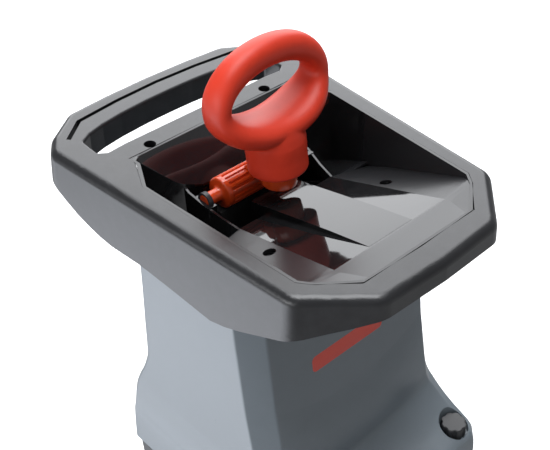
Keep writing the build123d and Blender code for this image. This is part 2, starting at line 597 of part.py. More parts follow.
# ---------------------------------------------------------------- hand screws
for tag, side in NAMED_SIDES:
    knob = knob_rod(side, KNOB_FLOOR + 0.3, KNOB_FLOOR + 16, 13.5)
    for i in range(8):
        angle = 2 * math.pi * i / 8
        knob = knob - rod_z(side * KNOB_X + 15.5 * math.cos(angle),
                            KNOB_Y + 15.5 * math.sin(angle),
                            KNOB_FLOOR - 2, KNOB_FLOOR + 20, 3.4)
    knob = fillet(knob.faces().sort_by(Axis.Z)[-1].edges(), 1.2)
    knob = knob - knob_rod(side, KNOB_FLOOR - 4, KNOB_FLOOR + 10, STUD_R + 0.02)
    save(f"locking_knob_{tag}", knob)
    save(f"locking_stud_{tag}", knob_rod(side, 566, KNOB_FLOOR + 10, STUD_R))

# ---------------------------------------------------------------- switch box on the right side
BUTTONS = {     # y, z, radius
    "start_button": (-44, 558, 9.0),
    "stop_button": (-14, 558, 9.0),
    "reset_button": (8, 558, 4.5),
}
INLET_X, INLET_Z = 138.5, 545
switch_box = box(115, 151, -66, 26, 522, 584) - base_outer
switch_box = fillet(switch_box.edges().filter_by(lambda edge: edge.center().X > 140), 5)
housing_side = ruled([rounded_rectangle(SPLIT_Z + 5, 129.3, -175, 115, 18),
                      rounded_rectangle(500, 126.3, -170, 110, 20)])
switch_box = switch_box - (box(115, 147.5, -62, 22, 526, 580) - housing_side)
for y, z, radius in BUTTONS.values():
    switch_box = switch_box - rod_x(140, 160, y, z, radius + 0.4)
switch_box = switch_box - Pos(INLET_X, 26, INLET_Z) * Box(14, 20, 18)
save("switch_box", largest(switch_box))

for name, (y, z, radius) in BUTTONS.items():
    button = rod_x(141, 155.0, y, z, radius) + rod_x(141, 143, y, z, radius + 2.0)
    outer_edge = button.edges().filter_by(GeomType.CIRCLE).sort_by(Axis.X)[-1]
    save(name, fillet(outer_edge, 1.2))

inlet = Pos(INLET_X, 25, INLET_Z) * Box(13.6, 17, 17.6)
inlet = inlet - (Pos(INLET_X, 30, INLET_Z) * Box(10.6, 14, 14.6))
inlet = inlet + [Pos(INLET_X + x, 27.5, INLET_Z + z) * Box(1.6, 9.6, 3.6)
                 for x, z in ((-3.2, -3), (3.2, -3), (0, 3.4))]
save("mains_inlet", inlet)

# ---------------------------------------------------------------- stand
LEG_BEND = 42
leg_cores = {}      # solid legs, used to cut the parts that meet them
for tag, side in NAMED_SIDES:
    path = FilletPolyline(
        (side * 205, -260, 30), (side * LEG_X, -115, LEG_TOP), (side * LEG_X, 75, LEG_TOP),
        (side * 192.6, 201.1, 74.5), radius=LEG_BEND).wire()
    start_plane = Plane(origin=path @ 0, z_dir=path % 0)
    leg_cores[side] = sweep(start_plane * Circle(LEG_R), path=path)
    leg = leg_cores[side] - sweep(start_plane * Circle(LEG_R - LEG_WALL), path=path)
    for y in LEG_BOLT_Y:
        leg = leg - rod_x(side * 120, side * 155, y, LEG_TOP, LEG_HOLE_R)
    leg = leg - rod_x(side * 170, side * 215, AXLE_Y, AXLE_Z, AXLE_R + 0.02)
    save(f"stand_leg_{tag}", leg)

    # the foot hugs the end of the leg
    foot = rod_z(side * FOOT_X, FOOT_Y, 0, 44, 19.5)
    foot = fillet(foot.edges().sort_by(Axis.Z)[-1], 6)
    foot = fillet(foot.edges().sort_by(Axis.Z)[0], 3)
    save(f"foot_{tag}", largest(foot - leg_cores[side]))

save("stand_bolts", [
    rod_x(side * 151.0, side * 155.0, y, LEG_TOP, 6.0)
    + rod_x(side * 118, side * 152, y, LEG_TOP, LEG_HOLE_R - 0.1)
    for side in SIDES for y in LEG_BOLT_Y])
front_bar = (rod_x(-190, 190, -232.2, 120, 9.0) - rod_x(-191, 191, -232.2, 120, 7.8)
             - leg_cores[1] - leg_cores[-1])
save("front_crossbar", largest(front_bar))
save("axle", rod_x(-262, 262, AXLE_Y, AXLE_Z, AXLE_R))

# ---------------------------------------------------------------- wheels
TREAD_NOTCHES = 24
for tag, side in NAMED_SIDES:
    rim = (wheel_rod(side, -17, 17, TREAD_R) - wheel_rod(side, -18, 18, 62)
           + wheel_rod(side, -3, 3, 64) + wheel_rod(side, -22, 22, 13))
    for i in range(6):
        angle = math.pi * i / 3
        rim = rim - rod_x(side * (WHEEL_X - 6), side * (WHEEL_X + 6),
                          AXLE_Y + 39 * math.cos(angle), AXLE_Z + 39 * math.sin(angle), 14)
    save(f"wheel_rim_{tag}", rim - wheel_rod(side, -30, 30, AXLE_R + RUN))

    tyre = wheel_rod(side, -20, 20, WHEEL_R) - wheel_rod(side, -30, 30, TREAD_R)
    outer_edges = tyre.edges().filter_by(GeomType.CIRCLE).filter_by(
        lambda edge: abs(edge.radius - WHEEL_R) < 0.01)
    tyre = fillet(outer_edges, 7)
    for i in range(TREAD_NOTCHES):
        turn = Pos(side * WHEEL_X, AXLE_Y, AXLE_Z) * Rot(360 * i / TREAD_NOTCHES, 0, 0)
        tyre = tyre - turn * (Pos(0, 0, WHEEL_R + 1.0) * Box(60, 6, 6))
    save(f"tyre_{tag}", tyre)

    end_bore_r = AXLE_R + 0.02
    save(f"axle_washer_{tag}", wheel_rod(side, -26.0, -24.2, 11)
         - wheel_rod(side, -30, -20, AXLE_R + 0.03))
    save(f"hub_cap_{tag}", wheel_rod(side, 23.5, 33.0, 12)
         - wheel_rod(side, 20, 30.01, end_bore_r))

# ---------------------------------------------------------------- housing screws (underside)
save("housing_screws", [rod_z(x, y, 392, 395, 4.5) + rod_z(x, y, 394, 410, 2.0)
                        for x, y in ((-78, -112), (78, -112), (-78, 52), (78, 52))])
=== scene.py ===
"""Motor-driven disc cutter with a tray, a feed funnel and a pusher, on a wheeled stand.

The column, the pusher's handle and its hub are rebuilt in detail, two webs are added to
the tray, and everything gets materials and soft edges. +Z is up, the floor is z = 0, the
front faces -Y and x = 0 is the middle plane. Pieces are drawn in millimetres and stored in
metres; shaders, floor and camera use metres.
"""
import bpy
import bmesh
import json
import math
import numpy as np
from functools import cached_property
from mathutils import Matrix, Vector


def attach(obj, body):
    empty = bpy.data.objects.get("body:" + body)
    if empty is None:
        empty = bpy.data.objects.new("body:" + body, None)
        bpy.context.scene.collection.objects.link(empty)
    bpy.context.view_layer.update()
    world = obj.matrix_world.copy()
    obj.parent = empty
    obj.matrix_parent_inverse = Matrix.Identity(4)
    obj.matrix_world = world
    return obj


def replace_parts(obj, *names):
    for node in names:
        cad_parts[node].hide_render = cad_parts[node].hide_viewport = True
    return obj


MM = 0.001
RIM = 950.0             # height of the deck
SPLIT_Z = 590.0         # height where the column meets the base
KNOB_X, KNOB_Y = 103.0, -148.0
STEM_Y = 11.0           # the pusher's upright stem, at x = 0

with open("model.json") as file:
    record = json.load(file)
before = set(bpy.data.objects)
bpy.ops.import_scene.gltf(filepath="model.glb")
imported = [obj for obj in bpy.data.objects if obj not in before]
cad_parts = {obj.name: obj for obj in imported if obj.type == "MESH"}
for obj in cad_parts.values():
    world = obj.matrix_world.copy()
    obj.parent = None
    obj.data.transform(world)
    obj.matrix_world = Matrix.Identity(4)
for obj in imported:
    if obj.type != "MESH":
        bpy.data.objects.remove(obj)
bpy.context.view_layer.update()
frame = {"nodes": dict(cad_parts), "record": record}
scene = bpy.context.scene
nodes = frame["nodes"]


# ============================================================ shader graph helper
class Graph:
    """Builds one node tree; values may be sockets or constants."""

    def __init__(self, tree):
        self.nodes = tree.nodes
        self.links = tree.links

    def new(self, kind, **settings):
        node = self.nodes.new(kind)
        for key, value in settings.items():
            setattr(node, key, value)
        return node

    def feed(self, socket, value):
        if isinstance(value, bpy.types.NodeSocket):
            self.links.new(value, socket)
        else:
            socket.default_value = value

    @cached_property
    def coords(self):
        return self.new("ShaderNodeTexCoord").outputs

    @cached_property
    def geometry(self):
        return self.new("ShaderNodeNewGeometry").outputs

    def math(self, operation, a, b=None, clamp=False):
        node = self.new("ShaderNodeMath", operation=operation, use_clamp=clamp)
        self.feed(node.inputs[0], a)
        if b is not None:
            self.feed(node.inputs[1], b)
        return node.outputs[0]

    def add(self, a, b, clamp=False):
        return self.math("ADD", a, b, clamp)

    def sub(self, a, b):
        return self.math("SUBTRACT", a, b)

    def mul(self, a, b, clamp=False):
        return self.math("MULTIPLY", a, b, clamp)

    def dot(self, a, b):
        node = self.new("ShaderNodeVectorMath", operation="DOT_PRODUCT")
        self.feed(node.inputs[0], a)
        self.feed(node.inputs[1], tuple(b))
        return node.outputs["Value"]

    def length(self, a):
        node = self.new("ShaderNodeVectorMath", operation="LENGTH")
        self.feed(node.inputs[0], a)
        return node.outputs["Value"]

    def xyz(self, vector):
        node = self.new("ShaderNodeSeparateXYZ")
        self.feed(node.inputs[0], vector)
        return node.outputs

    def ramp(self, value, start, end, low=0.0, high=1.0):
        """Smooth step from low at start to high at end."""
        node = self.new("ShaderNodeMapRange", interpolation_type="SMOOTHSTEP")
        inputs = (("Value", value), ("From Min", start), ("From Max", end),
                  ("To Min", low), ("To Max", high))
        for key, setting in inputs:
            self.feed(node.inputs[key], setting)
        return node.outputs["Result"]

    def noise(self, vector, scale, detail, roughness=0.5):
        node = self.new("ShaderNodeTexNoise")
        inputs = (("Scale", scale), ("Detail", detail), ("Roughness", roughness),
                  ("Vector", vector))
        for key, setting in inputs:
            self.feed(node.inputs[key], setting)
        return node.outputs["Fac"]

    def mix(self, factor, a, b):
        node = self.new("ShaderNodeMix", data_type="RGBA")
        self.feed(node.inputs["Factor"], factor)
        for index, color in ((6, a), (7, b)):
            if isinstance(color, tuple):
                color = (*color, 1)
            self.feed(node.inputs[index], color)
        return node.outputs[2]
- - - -
• **Exercise requirements**: Extract each line holding the string "names".

• **Task response**:
def replace_parts(obj, *names):
    for node in names:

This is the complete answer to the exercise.